Clear Links to Transnational Organised Crime

Far from being the work of lone scammers, over half of the pig butchering schemes studied by TRM (spanning 2021 - December 2022) exhibited apparent links to large transnational organized crime groups. Many appear to be operating from South East Asia, according to TRM research, which is consistent with widespread reports of pig butchering and human trafficking networks based in Laos, Myanmar, Cambodia and other neighboring countries. Less than a quarter of addresses showed no apparent signs of belonging to these sophisticated money laundering networks, a possible sign that they were orchestrated by individuals or smaller scam groups.

No Shame in Speaking Out

In 2021, the FBI’s Internet Crime Complaint Center, known as IC3, received more than 4,300 complaints related to pig butchering, with cumulative losses of over USD 400 million. Reports from FBI field offices suggest that the crime wave is not slowing down.

Most victims fail to recover their funds, but many law enforcement agencies in the US and abroad are trying to change that. To be effective, it’s critical for law enforcement to identify funds for seizure before they leave exchanges.

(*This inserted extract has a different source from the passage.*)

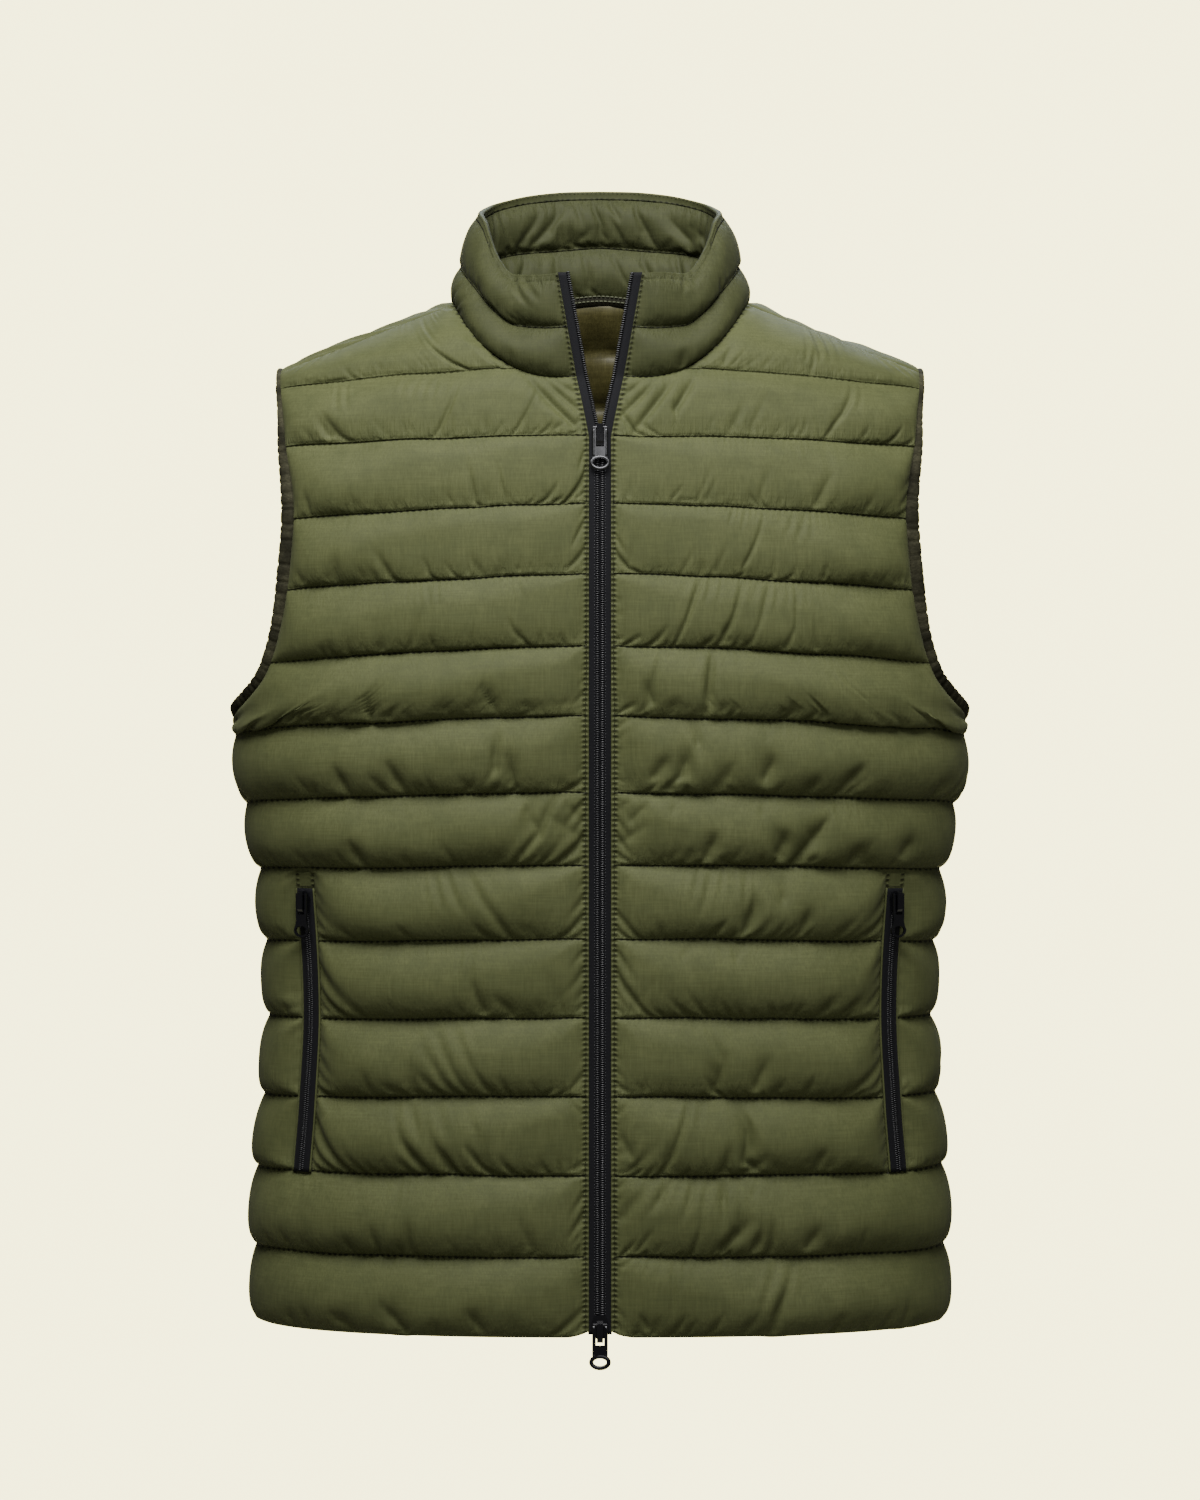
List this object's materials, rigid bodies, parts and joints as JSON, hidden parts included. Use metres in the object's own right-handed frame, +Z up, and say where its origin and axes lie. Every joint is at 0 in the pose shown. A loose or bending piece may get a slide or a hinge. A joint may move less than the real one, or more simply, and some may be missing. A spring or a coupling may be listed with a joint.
{
  "type": "quilted puffer vest",
  "caption": "Sleeveless padded vest, quilted across, with a stand collar, a two-way front zip and two upright zip pockets, filled out as when worn.",
  "frame": {"origin": "middle of the neck opening, level with the shoulders beside the neck, where the wearer's shoulders hold the vest", "axes": "+Z up; the wearer faces -Y and the wearer's left is +X"},
  "size_m": [0.5032, 0.2196, 0.7924],
  "materials": {
    "olive_shell": "light nylon with a soft sheen",
    "neck_tape": "woven tape",
    "armhole_binding": "gathered stretch binding",
    "zip_tape": "black woven zip tape with coils",
    "pull_metal": "gunmetal",
    "slider_black": "glossy black enamel"
  },
  "bodies": {
    "vest": {"back": "olive_shell", "front_left": "olive_shell", "front_right": "olive_shell", "collar": "olive_shell", "neck_tape": "neck_tape", "armhole_binding_left": "armhole_binding", "armhole_binding_right": "armhole_binding", "zip_tape_left": "zip_tape", "zip_tape_right": "zip_tape", "zip_slider_top": "slider_black", "zip_slider_bottom": "slider_black", "pocket_zip_left": "zip_tape", "pocket_zip_right": "zip_tape", "pocket_slider_left": "slider_black", "pocket_slider_right": "slider_black"},
    "top_pull": {"zip_pull_top": "pull_metal"},
    "bottom_pull": {"zip_pull_bottom": "slider_black"},
    "left_pocket_pull": {"pocket_pull_left": "slider_black"},
    "right_pocket_pull": {"pocket_pull_right": "slider_black"}
  },
  "joints": [
    {"name": "top_pull_hinge", "type": "hinge", "parent": "vest", "child": "top_pull", "pos_m": [0, -0.09281, -0.089], "axis": [-1, 0, 0], "range_deg": [0, 170]},
    {"name": "bottom_pull_hinge", "type": "hinge", "parent": "vest", "child": "bottom_pull", "pos_m": [0, -0.10592, -0.67378], "axis": [-1, 0, 0], "range_deg": [0, 170]},
    {"name": "left_pocket_pull_hinge", "type": "hinge", "parent": "vest", "child": "left_pocket_pull", "pos_m": [0.19732, -0.06661, -0.3955], "axis": [-0.8257, -0.5641, 0], "range_deg": [0, 120]},
    {"name": "right_pocket_pull_hinge", "type": "hinge", "parent": "vest", "child": "right_pocket_pull", "pos_m": [-0.19732, -0.06661, -0.3955], "axis": [-0.8257, 0.5641, 0], "range_deg": [0, 120]}
  ]
}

Because of their intimate nature, pig butchering scams often leave victims confused and ashamed for having been duped into giving away their life’s savings to opportunistic scammers. Yet as TRM’s analysis shows, pig butchering is in fact a series of highly sophisticated operations often carried out by interlinked professional transnational crime syndicates. Reporting cases to local and national law enforcement, as well as on crowdsourced tools such as Chainabuse, remains essential to fighting back.